Mid-Western engaged Oppenheimer to act as its agent for the purpose of entering into contracts for the purchase and maintenance of feeder cattle. Since petitioner had withdrawn Mid-Western's funds to invest in Alexander Hamilton stock, Mid-Western borrowed the money, collateralized by petitioner's Mid-Western stock, to invest in the cattle feeding business. On December 16, 18, 19, and 24 of 1964, Oppenheimer entered into four separate contracts on behalf of Mid-Western for the purchase and maintenance of cattle.

The feeder cattle contracts reflected the purchase of cattle through the use of a 5-percent deposit on the purchase price and a note for the remaining balance. Each note bore interest at 6 1/2 percent per annum. Three of the notes were payable by June 1965, the fourth was to be due December 16, 1965, and each provided for a prepayment of interest at the time of signing the contract.
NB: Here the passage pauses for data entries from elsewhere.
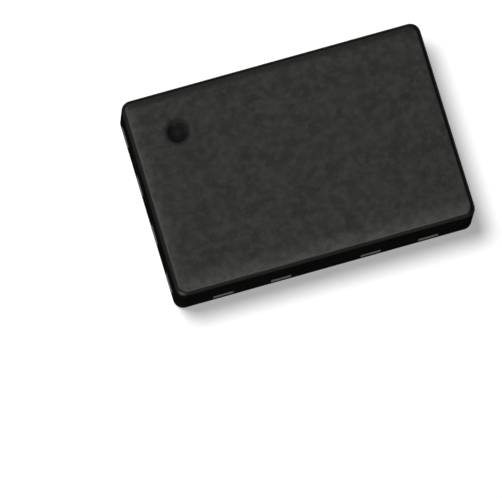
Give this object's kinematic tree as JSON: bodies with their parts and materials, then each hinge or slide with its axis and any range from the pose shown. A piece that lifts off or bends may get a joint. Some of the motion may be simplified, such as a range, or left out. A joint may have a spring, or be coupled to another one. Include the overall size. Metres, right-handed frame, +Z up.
{
  "type": "capacitive touch sensor chip",
  "caption": "Small black moulded chip in a flat no-lead package, with solder lands along both ends, an exposed pad underneath and a round pin-one mark on top.",
  "frame": {"origin": "on the solder plane under the middle of the package", "axes": "+Z up through the marked top face, +X along the package towards the end without the pin-one mark, +Y across it towards the side with the pin-one mark"},
  "size_m": [0.003, 0.002, 0.0005],
  "materials": {
    "mould_compound": "matte black epoxy moulding compound, finely mottled, sawn on its four sides",
    "tinned_copper": "copper alloy with a satin tin finish on the solder side and bare sawn ends",
    "die_adhesive": "silver-filled epoxy",
    "silicon": "polished silicon under clear passivation, with aluminium bond pads",
    "gold_wire": "bright drawn gold"
  },
  "bodies": {
    "root": {"moulded_body": "mould_compound", "die_paddle": "tinned_copper", "die_attach": "die_adhesive", "silicon_die": "silicon", "lead_1": "tinned_copper", "lead_2": "tinned_copper", "lead_3": "tinned_copper", "lead_4": "tinned_copper", "lead_5": "tinned_copper", "lead_6": "tinned_copper", "lead_7": "tinned_copper", "lead_8": "tinned_copper", "bond_wire_1": "gold_wire", "bond_wire_2": "gold_wire", "bond_wire_3": "gold_wire", "bond_wire_4": "gold_wire", "bond_wire_5": "gold_wire", "bond_wire_6": "gold_wire", "bond_wire_7": "gold_wire", "bond_wire_8": "gold_wire"}
  },
  "joints": []
}
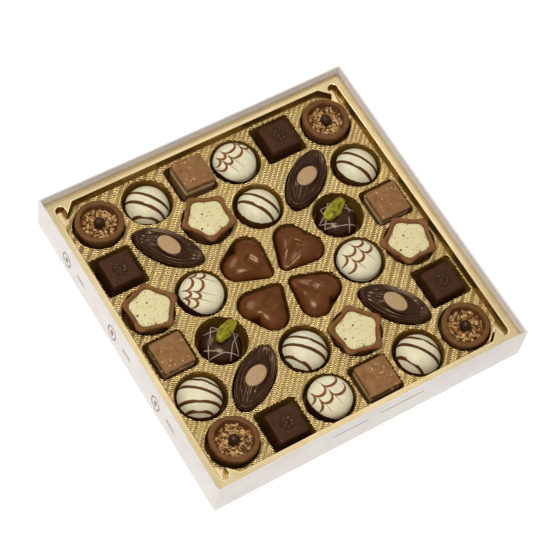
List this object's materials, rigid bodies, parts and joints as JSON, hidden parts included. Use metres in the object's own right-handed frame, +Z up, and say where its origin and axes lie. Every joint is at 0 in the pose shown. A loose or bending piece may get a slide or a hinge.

Except for certain differences in amounts and relevant time periods, all four contracts contained identical language and provisions. Each contract contained the following provisions relevant to the feeding operations:

This contract is between (the named feeder), whose address is . .. , hereinafter called the ‘FEEDER,‘ and Mid-Western Investment Corporation, whose address is 1808 Main Street, Kansas City, Missouri, hereinafter called the ‘OWNER.’ The OWNER shall be represented by OPPENHEIMER INDUSTRIES, INCORPORATED, of 1808 Main Street, Kansas City, Missouri, as AGENT, for the purpose of entering into this contract with the FEEDER on his behalf, and for the purpose of supervising performance under the terms of this agreement and seeing it through to execution and final settlement.

THE FEEDER AND THE OWNER HEREBY DECLARE AND ACKNOWLEDGE THAT THE ONLY AGREEMENTS AND UNDERSTANDINGS EXISTING BETWEEN THEM, AS CONTRACTING PARTIES, ARE THOSE WHICH ARE SPECIFICALLY SET FORTH HEREINAFTER, THE SAME BEING THE FOLLOWING:

1. PURCHASE OF CATTLE. The FEEDER hereby agrees to sell to the OWNER, and the OWNER hereby agrees to purchase from the FEEDER, (the number of cattle purchased) head of (the type of cattle) now owned by, and in the possession of, the FEEDER. These cattle shall be delivered to the feed lot of (the named feeder) located at . . . , at the expense of the FEEDER. These cattle shall be of . . . grade or better quality, shall be merchantable at the time of the purchase contracted for herein, and they...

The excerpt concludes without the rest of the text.